■ WORK REQUIRED ■
Every line in the data below from the one containing "Continue the OpenSCAD" down to the one containing "before = set(bpy.data.objects)", both included, must be retyped exactly; no other line is to appear.

/---

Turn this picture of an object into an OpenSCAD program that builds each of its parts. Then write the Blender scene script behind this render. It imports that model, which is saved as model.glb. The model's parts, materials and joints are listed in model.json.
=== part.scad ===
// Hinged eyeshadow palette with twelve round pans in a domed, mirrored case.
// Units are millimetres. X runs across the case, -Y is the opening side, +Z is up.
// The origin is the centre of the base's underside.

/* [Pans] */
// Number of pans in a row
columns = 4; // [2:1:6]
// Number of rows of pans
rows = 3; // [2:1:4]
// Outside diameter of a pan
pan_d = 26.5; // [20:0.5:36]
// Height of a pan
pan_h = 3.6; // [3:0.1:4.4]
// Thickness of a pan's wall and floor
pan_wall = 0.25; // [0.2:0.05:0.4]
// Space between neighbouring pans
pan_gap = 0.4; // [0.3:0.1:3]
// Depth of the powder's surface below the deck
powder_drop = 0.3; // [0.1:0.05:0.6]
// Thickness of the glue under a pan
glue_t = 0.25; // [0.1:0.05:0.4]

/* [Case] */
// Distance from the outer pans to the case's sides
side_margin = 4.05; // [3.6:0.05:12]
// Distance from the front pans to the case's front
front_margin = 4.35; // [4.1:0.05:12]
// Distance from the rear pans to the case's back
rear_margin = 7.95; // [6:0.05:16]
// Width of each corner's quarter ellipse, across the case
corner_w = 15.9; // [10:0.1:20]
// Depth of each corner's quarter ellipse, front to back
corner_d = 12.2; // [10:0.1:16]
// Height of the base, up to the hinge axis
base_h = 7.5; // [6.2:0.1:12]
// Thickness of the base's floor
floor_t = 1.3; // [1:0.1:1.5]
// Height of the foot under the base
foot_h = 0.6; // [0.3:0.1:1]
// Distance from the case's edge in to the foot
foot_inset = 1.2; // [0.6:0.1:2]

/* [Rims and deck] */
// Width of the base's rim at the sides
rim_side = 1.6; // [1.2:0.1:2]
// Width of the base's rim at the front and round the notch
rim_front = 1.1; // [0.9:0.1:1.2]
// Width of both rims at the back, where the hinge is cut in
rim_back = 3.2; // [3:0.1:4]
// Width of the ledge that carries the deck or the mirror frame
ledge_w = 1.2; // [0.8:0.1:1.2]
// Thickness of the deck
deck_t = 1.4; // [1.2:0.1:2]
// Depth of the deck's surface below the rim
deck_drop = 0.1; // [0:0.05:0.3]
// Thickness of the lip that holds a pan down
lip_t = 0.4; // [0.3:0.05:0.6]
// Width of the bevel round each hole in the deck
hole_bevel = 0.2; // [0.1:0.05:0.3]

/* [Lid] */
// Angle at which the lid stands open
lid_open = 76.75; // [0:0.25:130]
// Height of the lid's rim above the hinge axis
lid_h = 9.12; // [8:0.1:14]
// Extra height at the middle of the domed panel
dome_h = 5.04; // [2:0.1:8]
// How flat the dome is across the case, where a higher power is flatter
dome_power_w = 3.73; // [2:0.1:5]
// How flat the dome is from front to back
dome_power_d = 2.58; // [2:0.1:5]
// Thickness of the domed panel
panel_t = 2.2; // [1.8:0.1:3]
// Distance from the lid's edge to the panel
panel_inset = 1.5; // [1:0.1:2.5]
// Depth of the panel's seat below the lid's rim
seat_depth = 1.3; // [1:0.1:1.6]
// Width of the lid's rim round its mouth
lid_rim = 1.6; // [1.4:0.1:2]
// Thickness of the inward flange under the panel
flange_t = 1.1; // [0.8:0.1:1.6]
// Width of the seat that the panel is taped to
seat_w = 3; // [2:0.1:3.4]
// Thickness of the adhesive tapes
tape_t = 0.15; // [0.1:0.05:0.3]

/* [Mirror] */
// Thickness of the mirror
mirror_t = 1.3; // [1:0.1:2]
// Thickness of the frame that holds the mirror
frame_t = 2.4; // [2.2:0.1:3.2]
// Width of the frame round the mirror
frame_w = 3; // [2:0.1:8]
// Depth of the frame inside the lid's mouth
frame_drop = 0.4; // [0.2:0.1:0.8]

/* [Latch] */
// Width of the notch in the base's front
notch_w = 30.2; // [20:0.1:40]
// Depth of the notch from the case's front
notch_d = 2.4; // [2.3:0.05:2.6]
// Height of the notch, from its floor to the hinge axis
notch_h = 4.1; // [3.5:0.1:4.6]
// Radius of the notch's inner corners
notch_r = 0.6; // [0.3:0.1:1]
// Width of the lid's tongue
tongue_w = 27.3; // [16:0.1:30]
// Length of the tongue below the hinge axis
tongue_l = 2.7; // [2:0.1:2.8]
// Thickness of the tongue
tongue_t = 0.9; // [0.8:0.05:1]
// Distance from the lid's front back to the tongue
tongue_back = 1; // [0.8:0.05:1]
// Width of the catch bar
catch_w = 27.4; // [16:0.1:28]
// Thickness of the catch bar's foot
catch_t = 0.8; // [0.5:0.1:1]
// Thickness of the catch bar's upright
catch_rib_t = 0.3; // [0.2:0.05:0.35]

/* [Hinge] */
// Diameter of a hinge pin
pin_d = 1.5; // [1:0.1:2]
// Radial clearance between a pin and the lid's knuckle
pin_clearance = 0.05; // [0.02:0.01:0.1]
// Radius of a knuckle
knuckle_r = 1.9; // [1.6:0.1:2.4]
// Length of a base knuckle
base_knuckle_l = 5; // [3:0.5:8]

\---
/---

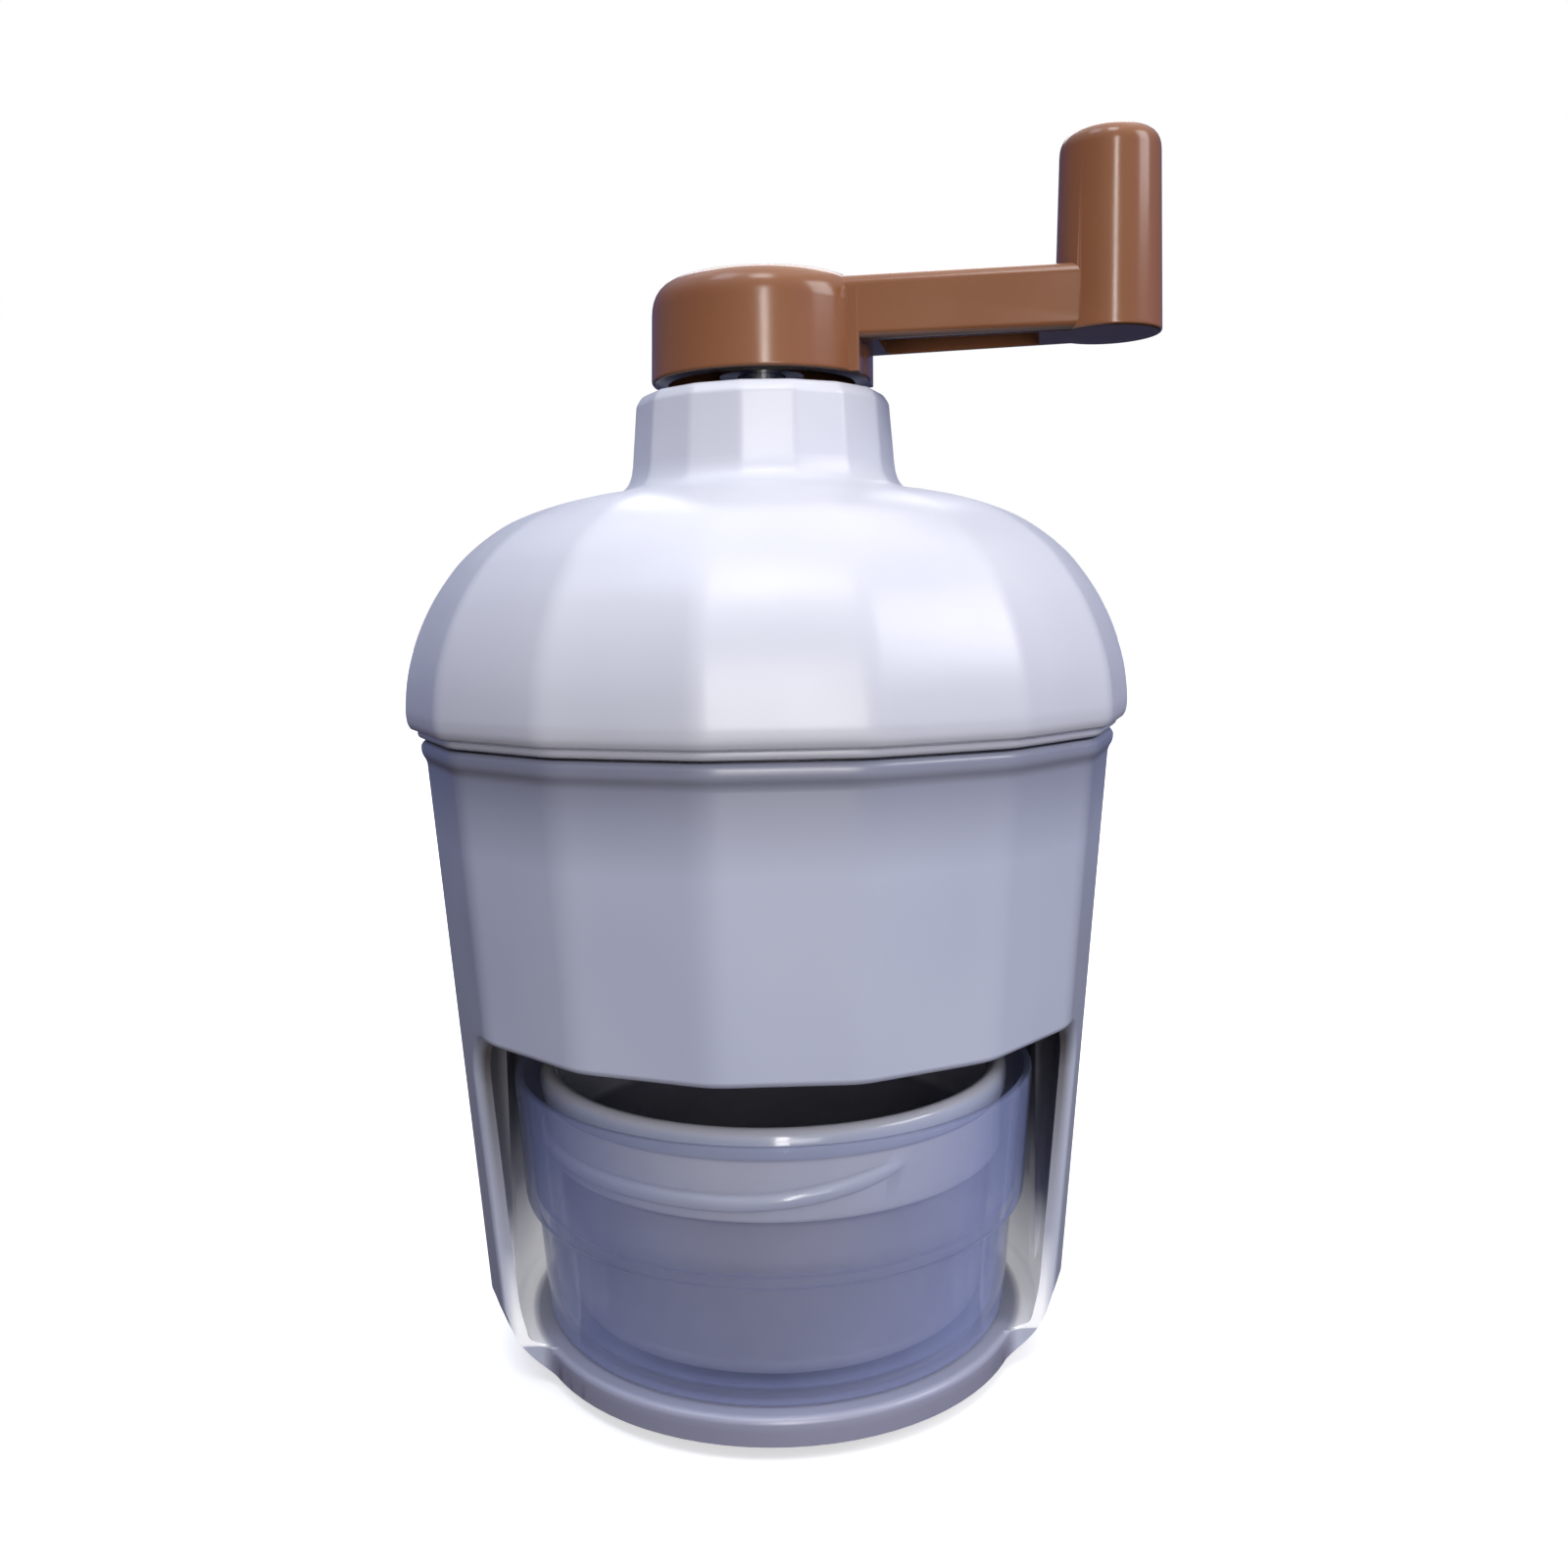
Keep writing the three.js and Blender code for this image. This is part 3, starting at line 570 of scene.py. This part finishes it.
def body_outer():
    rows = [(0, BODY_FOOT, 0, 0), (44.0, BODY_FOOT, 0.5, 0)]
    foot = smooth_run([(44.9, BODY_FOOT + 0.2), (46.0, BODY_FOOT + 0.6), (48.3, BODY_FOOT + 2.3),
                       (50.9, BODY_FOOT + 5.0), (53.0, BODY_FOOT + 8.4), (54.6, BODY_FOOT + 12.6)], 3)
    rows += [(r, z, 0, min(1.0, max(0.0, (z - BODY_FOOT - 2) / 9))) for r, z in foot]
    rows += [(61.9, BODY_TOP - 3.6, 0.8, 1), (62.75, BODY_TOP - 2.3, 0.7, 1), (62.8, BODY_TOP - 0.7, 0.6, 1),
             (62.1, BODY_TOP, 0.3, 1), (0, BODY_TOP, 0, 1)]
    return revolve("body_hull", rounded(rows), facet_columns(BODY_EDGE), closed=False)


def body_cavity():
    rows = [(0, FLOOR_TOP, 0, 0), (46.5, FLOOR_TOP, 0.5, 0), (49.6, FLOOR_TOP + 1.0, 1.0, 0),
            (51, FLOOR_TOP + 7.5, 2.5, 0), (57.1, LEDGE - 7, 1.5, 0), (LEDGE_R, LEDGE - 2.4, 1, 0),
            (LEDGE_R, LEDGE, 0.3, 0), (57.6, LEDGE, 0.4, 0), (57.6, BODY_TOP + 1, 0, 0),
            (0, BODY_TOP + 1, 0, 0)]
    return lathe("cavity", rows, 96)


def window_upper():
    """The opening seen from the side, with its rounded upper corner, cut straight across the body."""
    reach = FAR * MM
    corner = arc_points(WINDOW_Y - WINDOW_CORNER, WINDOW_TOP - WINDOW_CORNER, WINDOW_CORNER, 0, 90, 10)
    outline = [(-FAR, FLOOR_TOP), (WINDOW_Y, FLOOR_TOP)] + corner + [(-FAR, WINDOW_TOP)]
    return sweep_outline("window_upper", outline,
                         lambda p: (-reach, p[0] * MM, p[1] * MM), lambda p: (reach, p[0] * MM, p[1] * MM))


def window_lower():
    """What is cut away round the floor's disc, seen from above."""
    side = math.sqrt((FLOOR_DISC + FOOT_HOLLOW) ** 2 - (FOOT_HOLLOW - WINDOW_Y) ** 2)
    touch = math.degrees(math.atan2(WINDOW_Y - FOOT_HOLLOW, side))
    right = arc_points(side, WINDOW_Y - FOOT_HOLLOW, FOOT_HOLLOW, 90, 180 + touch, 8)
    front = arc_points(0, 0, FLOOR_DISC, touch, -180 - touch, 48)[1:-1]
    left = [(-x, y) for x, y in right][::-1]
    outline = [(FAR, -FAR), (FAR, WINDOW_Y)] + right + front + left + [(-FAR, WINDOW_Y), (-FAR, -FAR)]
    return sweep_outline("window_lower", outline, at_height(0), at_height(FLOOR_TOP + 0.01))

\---
/---

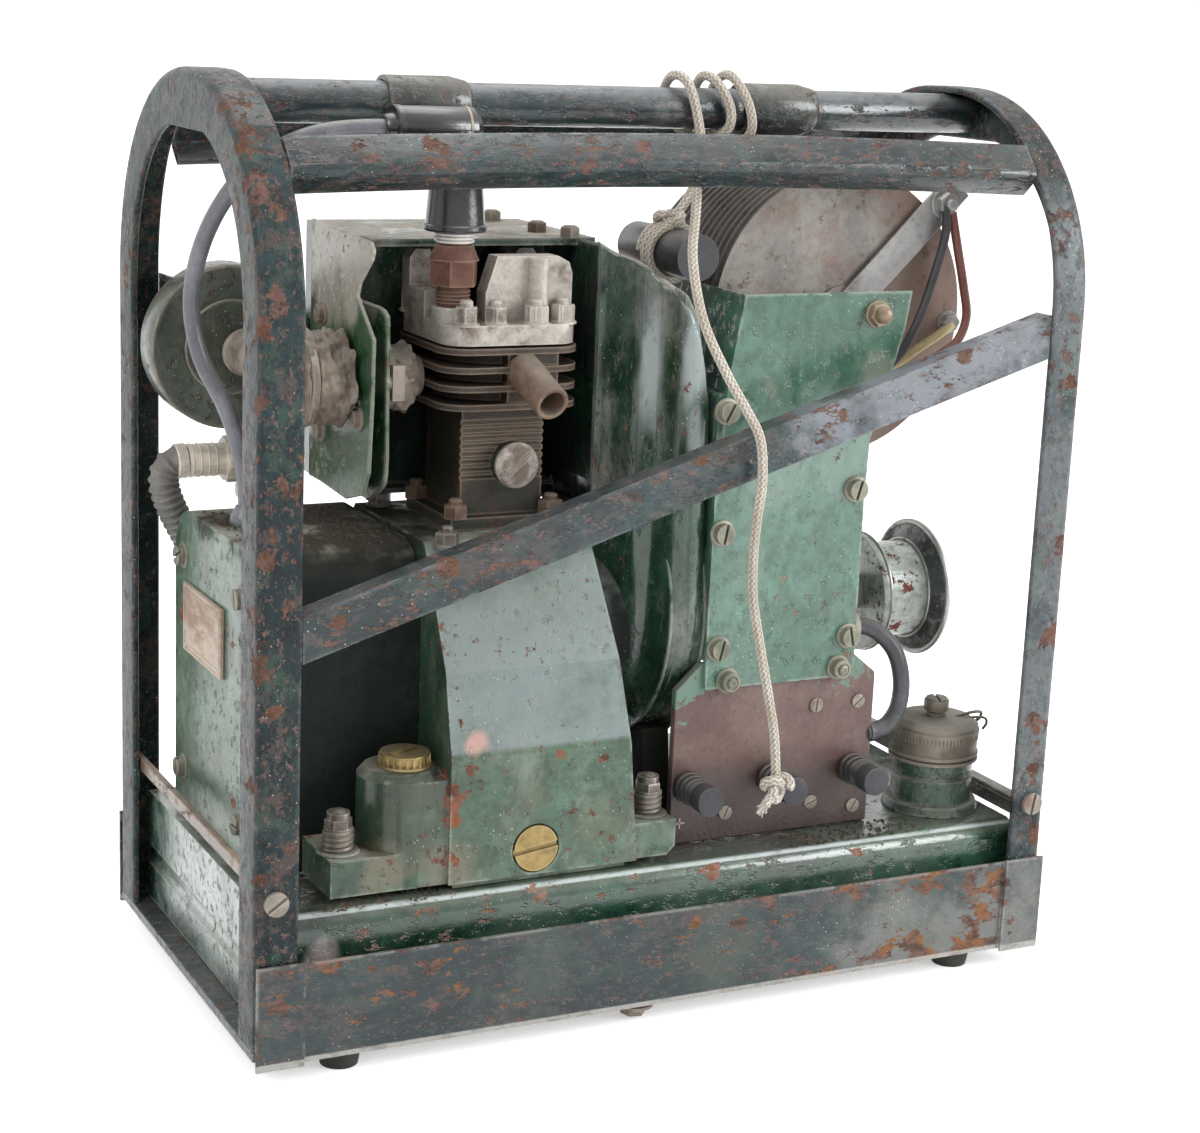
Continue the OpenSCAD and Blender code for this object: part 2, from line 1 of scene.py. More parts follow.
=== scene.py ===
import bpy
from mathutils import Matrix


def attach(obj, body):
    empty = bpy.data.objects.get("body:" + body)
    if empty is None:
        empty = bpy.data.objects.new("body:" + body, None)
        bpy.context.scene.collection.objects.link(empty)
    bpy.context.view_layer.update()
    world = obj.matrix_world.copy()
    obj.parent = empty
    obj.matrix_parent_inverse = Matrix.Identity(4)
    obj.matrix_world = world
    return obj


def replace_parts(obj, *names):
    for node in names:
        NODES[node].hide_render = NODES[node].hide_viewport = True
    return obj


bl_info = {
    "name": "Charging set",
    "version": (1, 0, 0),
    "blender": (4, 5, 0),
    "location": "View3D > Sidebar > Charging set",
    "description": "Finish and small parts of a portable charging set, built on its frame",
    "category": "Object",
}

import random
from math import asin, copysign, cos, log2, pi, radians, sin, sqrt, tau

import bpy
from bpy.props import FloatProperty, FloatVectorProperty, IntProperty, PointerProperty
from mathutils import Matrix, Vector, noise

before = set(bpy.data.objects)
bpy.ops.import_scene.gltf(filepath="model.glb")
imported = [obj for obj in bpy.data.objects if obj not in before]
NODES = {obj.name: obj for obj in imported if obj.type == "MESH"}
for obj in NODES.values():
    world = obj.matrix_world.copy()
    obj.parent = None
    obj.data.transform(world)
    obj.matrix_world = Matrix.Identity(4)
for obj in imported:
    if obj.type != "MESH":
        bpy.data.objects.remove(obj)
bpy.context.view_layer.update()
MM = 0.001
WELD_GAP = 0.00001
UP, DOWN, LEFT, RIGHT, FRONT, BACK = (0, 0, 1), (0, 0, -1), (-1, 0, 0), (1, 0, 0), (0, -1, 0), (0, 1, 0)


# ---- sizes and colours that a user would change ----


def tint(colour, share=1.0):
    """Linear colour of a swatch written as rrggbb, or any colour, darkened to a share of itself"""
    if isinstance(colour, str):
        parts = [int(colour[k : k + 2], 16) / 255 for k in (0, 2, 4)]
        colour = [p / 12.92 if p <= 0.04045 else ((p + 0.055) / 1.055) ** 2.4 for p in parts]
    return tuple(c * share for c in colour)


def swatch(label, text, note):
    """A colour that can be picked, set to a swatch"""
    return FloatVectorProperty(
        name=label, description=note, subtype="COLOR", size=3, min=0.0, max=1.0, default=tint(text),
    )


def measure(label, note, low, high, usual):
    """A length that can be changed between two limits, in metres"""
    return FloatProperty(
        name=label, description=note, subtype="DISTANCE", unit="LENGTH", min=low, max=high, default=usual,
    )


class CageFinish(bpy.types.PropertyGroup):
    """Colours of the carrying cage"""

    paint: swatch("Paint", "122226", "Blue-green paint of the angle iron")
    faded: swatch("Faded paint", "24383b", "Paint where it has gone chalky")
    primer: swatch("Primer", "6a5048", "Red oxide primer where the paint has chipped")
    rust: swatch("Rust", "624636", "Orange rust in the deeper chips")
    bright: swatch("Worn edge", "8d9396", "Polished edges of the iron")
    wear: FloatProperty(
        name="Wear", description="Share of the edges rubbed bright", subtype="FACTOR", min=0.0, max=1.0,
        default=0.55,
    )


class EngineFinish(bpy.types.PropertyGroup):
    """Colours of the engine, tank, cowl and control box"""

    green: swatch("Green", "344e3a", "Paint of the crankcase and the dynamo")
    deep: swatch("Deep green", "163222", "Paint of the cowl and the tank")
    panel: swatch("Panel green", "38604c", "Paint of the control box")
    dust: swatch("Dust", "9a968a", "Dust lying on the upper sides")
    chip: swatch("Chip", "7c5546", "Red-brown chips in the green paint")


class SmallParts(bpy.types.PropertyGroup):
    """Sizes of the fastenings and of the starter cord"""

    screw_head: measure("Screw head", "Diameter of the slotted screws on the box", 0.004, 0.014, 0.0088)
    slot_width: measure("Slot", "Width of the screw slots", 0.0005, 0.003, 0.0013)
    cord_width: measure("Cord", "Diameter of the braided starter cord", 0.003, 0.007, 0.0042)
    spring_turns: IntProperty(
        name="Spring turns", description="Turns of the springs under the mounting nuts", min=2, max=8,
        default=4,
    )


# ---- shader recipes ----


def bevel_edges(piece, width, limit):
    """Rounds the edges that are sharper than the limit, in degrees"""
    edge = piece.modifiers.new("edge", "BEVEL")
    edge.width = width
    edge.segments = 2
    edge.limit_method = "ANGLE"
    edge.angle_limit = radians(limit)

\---

■ TASK RESULT ■
Continue the OpenSCAD and Blender code for this object: part 2, from line 1 of scene.py. More parts follow.
=== scene.py ===
import bpy
from mathutils import Matrix


def attach(obj, body):
    empty = bpy.data.objects.get("body:" + body)
    if empty is None:
        empty = bpy.data.objects.new("body:" + body, None)
        bpy.context.scene.collection.objects.link(empty)
    bpy.context.view_layer.update()
    world = obj.matrix_world.copy()
    obj.parent = empty
    obj.matrix_parent_inverse = Matrix.Identity(4)
    obj.matrix_world = world
    return obj


def replace_parts(obj, *names):
    for node in names:
        NODES[node].hide_render = NODES[node].hide_viewport = True
    return obj


bl_info = {
    "name": "Charging set",
    "version": (1, 0, 0),
    "blender": (4, 5, 0),
    "location": "View3D > Sidebar > Charging set",
    "description": "Finish and small parts of a portable charging set, built on its frame",
    "category": "Object",
}

import random
from math import asin, copysign, cos, log2, pi, radians, sin, sqrt, tau

import bpy
from bpy.props import FloatProperty, FloatVectorProperty, IntProperty, PointerProperty
from mathutils import Matrix, Vector, noise

before = set(bpy.data.objects)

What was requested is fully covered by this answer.